Example architecture:

data-integration-architecture-diagram

In many modern architectures, a real-time analytical database such as VeloDB can serve as the low-latency query layer for integrated data. Data streams captured through CDC or event pipelines can be ingested into the analytical engine, enabling sub-second queries for dashboards, customer-facing analytics, or operational reporting.

This architecture allows organizations to combine reliable operational data pipelines with high-performance analytical workloads.

Data Integration Architecture vs Data Pipeline

Although often used interchangeably, data integration architecture and data pipelines represent different concepts.

A data pipeline refers to a specific workflow that moves data from one system to another.

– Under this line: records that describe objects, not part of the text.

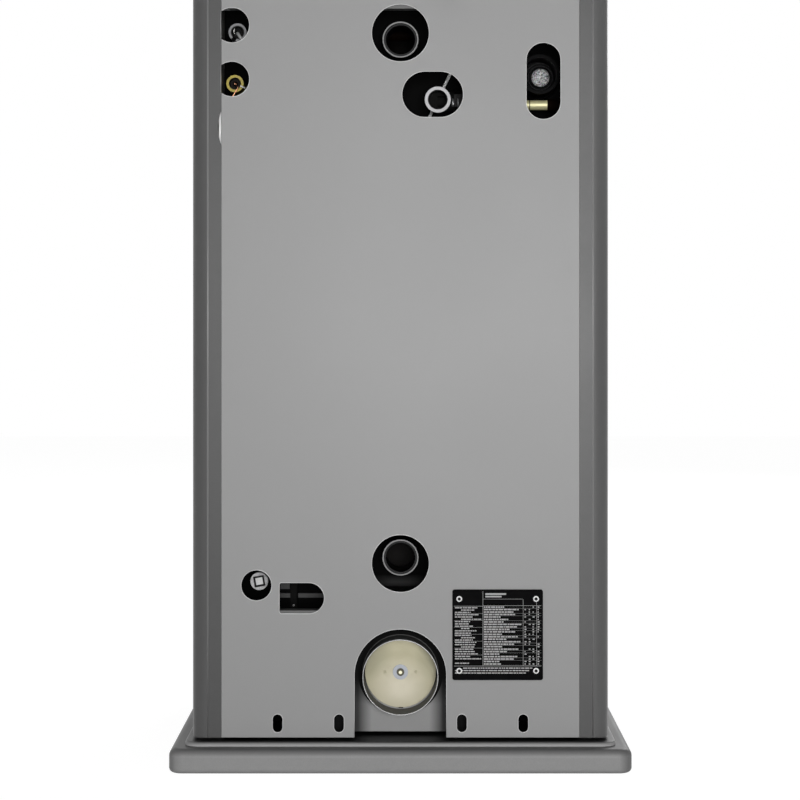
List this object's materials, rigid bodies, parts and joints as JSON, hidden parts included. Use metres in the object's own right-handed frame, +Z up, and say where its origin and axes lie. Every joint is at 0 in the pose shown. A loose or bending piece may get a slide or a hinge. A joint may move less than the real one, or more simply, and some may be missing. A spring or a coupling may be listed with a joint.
{
  "type": "boiler stove",
  "caption": "Free-standing solid-fuel boiler stove on a stepped plinth, with glazed fire door, ash drawer, smoke outlet, rear water connections and a chain-worked outside air flap.",
  "frame": {"origin": "on the floor, under the centre of the plinth", "axes": "+Z up, -Y towards the fire door, +Y towards the rear connections, +X to the right of someone who faces the fire door"},
  "size_m": [0.6, 0.615, 1.19],
  "materials": {
    "plinth": "satin",
    "chassis": "satin",
    "rails": "galvanised",
    "rear_cover": "fine texture",
    "side_cover": "satin",
    "top_casting": "matt",
    "black_steel": "matt",
    "front_casting": "matt",
    "plate_black": "satin",
    "rivet": "bright",
    "jacket_paint": "matt",
    "bare_plate": "mill scale",
    "copper": "drawn copper",
    "dark_pipe": "oiled",
    "zinc": "zinc plated",
    "galvanised": "hot-dip galvanised",
    "brass": "machined",
    "spring_steel": "bright",
    "mineral_wool": "felted",
    "air_box_grey": "satin",
    "spigot_steel": "galvanised",
    "yellow_zinc": "yellow passivated",
    "bead_chain": "bright",
    "regulator_brass": "cast",
    "black_plastic": "moulded",
    "ceramic_glass": "clear",
    "gasket_rope": "braided",
    "handle_steel": "satin",
    "raw_casting": "raw",
    "vermiculite": "pressed board",
    "needle_red": "painted"
  },
  "bodies": {
    "stove": {"base_plinth": "plinth", "chassis_frame": "chassis", "cross_rails": "rails", "rear_panel": "rear_cover", "side_panel_left": "side_cover", "side_panel_right": "side_cover", "top_plate": "top_casting", "flue_collar": "black_steel", "front_frame": "front_casting", "data_plate": "plate_black", "data_plate_rivets": "rivet", "boiler_shell": "jacket_paint", "firebox_jacket": "bare_plate", "smoke_tubes": "bare_plate", "smoke_box": "black_steel", "cooling_coil": "copper", "flow_pipe": "dark_pipe", "return_pipe": "dark_pipe", "drain_socket": "dark_pipe", "drain_plug": "zinc", "spare_socket": "dark_pipe", "spare_plug": "galvanised", "probe_socket": "zinc", "bulb_socket": "brass", "sensor_pockets": "dark_pipe", "capillary_tube": "copper", "sensor_clips": "spring_steel", "discharge_elbow": "zinc", "discharge_nut": "zinc", "discharge_pipe": "dark_pipe", "discharge_coupling": "brass", "insulation_pads": "mineral_wool", "ash_chamber": "jacket_paint", "air_box": "air_box_grey", "air_spigot": "spigot_steel", "chain_guide": "dark_pipe", "regulator_body": "regulator_brass", "door_hinge_pins": "spring_steel", "door_catch": "spring_steel", "hearth_plate": "raw_casting", "cast_liners": "raw_casting", "baffle_plate": "vermiculite", "thermometer": "handle_steel", "thermometer_needle": "needle_red"},
    "fire_door": {"fire_door": "front_casting", "door_glass": "ceramic_glass", "glass_clips": "zinc", "door_gasket": "gasket_rope"},
    "door_handle": {"door_handle": "handle_steel"},
    "ash_drawer": {"ash_drawer": "front_casting"},
    "shaker": {"grate": "raw_casting", "shaker_rod": "handle_steel"},
    "air_slider": {"air_slider": "handle_steel"},
    "regulator_knob": {"regulator_knob": "black_plastic"},
    "regulator_lever": {"regulator_lever": "zinc"},
    "chain_upper": {"chain_upper": "bead_chain"},
    "chain_lower": {"chain_lower": "bead_chain"},
    "air_flap": {"air_flap": "yellow_zinc", "flap_carrier": "zinc", "flap_fasteners": "zinc"}
  },
  "joints": [
    {"name": "fire_door_hinge", "type": "hinge", "parent": "stove", "child": "fire_door", "pos_m": [-0.195, -0.266, 0.575], "axis": [0, 0, -1], "range_deg": [0, 110]},
    {"name": "door_handle_turn", "type": "hinge", "parent": "fire_door", "child": "door_handle", "pos_m": [0.149, -0.28, 0.575], "axis": [0, -1, 0], "range_deg": [0, 45]},
    {"name": "ash_drawer_slide", "type": "slide", "parent": "stove", "child": "ash_drawer", "axis": [0, -1, 0], "range_m": [0, 0.28]},
    {"name": "shaker_slide", "type": "slide", "parent": "stove", "child": "shaker", "axis": [0, -1, 0], "range_m": [0, 0.025]},
    {"name": "air_slider_slide", "type": "slide", "parent": "stove", "child": "air_slider", "axis": [1, 0, 0], "range_m": [-0.02, 0.02]},
    {"name": "regulator_knob_turn", "type": "hinge", "parent": "stove", "child": "regulator_knob", "pos_m": [-0.05902, 0.27, 1.04724], "axis": [0, 1, 0], "range_deg": [0, 270]},
    {"name": "regulator_lever_lift", "type": "hinge", "parent": "stove", "child": "regulator_lever", "pos_m": [-0.05902, 0.1585, 1.04724], "axis": [0, 1, 0], "range_deg": [0, 42.32]},
    {"name": "chain_upper_slide", "type": "slide", "parent": "stove", "child": "chain_upper", "axis": [-0.4337, 0, 0.9011], "range_m": [0, 0.04877]},
    {"name": "chain_lower_slide", "type": "slide", "parent": "stove", "child": "chain_lower", "axis": [0, 0, 1], "range_m": [0, 0.04877]},
    {"name": "air_flap_hinge", "type": "hinge", "parent": "stove", "child": "air_flap", "pos_m": [0, 0.232, 0.184], "axis": [-1, 0, 0], "range_deg": [0, 40]}
  ],
  "couplings": [
    {"joint": "regulator_lever_lift", "follows": "regulator_knob_turn", "ratio": 0.15674},
    {"joint": "chain_upper_slide", "follows": "regulator_knob_turn", "m_per_rad": 0.010349},
    {"joint": "chain_lower_slide", "follows": "regulator_knob_turn", "m_per_rad": 0.010349},
    {"joint": "air_flap_hinge", "follows": "regulator_knob_turn", "ratio": 0.14815}
  ]
}
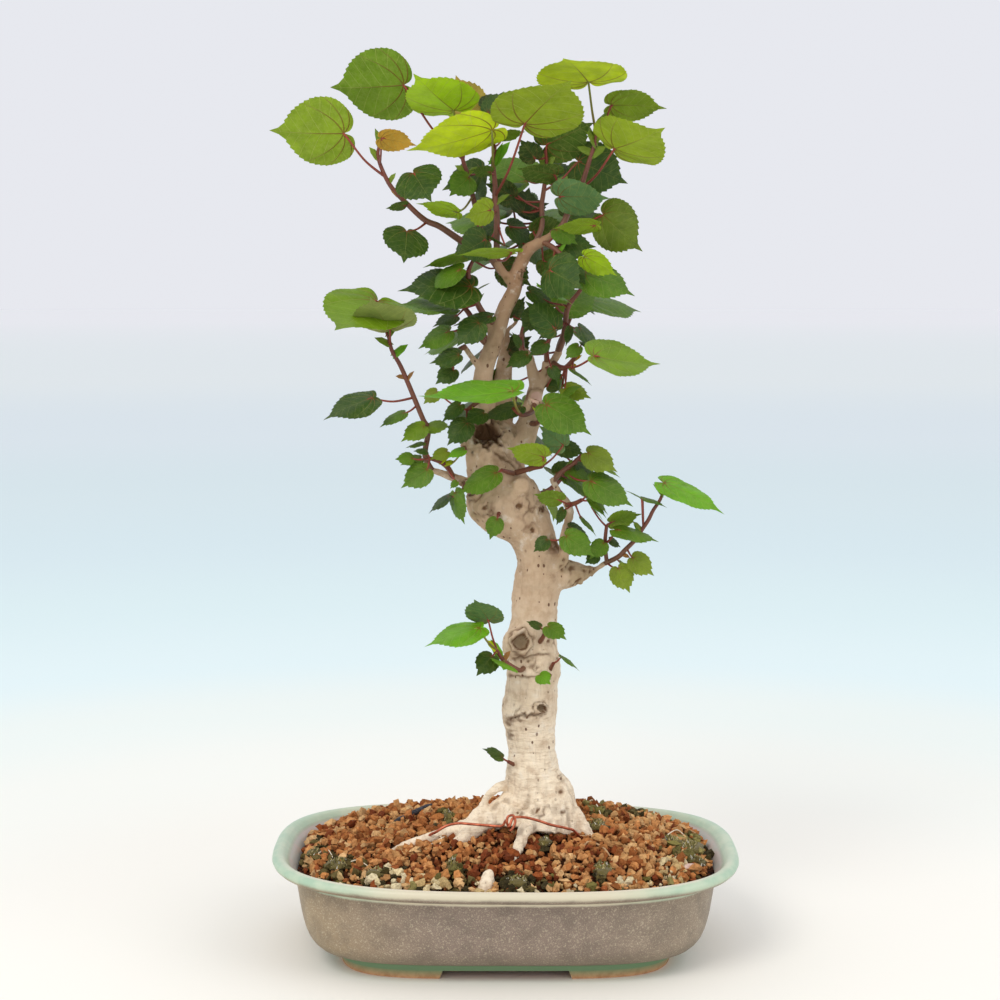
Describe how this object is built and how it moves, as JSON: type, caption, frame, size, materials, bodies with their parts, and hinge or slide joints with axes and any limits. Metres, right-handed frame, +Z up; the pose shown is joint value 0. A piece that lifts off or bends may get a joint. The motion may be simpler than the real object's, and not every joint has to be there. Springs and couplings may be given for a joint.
{
  "type": "sea hibiscus bonsai",
  "caption": "Potted bonsai tree with a thick pale trunk, surface roots, toothed heart-shaped leaves on red stalks and a shallow glazed oval pot.",
  "frame": {"origin": "middle of the pot's footprint, on the surface that its feet stand on", "axes": "+Z up, +X to the right along the pot's long side, -Y towards the front"},
  "size_m": [0.277, 0.2004, 0.5279],
  "materials": {
    "glazed_pot": "speckled taupe glaze with a celadon rim and bare feet",
    "soil": "fired clay granules",
    "bark": "pale bark with dark lenticels",
    "copper_wire": "satin copper",
    "drain_mesh": "matt green",
    "charcoal": "charred",
    "foliage": "thin living leaf, satin",
    "foliage_orange": "ageing leaf, satin",
    "foliage_bronze": "young leaf, satin"
  },
  "bodies": {
    "root": {"pot": "glazed_pot", "soil": "soil", "trunk": "bark", "tie_wire": "copper_wire", "drain_mesh_left": "drain_mesh", "drain_mesh_right": "drain_mesh", "charcoal": "charcoal", "top_left": "foliage", "leaf_orange": "foliage_orange", "top_centre_left": "foliage", "leaf_bronze": "foliage_bronze", "top_centre": "foliage", "leaf_level": "foliage", "top_right": "foliage", "top_middle": "foliage", "upper_left": "foliage", "upper_right": "foliage", "right_rising": "foliage", "inner_left": "foliage", "inner_low_left": "foliage", "inner_right": "foliage", "long_left": "foliage", "lower_left": "foliage", "hanging_left": "foliage", "front_level": "foliage", "front_small": "foliage", "middle_right": "foliage", "middle": "foliage", "stump_shoot": "foliage", "low_front_right": "foliage", "front_hanging": "foliage", "right_spray": "foliage", "right_drooping": "foliage", "shoulder_low": "foliage", "long_right": "foliage", "low_left_sprout": "foliage", "low_right_sprout": "foliage", "bud_leaf_upper": "foliage", "bud_leaf_lower": "foliage", "bud_leaf_base": "foliage", "bud_leaf_fork": "foliage", "back_upper": "foliage", "back_left": "foliage", "back_right": "foliage", "back_middle": "foliage", "back_low": "foliage"}
  },
  "joints": []
}
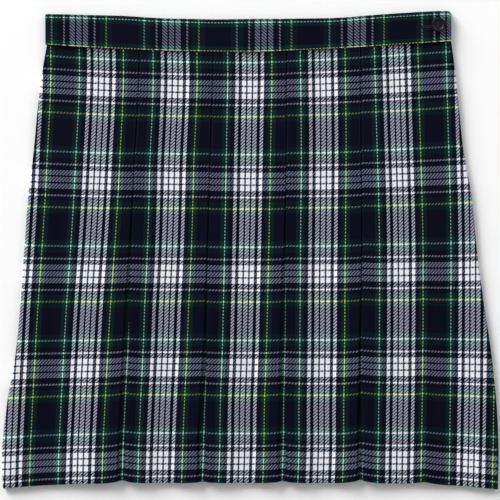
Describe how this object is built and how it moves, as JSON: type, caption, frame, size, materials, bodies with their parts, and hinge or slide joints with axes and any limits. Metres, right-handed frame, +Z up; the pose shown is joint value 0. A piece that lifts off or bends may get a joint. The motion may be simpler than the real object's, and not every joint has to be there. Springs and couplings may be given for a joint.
{
  "type": "box pleat skirt",
  "caption": "Tartan box pleat skirt with a buttoned waistband, lying flat with its front up.",
  "frame": {"origin": "middle of the skirt's outline, on the surface it lies on", "axes": "+X to the right seen from above, +Y from hem to waistband, +Z up out of the front"},
  "size_m": [0.4972, 0.4792, 0.0113],
  "materials": {
    "tartan": "twill wool blend, navy, green, white and yellow check, matt",
    "tartan_band": "the same twill cut across, interfaced, matt",
    "zip_tape": "navy knitted tape, matt",
    "slider_metal": "dark enamel, satin",
    "button": "navy plastic, low gloss",
    "thread": "navy sewing thread"
  },
  "bodies": {
    "root": {"waistband": "tartan_band", "skirt_front": "tartan", "skirt_back": "tartan", "side_zip": "zip_tape", "zip_slider": "slider_metal", "button": "button"}
  },
  "joints": []
}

A data integration architecture, on the other hand, describes the overall framework that governs how multiple pipelines interact, how data is stored, and how analytics systems access integrated data.

In other words:

Data pipelines are individual processes
Data integration architecture is the system design that organizes those processes

Frequently Asked Questions

What is the difference between data architecture and data integration architecture?

Data architecture describes the overall structure of data systems within an organization, including storage, governance, and analytics platforms. Data integration architecture focuses specifically on how data moves between systems and becomes unified for analysis.

What are common data integration patterns?

Common patterns include ETL, ELT, Change Data Capture (CDC), Reverse ETL, data virtualization, and streaming data integration.

What is the difference between ETL and ELT?

ETL transforms data before loading it into the target system, while ELT loads raw data first and performs transformations afterward within the analytics system.

What tools are used for data integration architecture?

Common tools include data ingestion systems, streaming platforms, workflow orchestration tools, transformation frameworks, and analytical databases used for querying integrated data.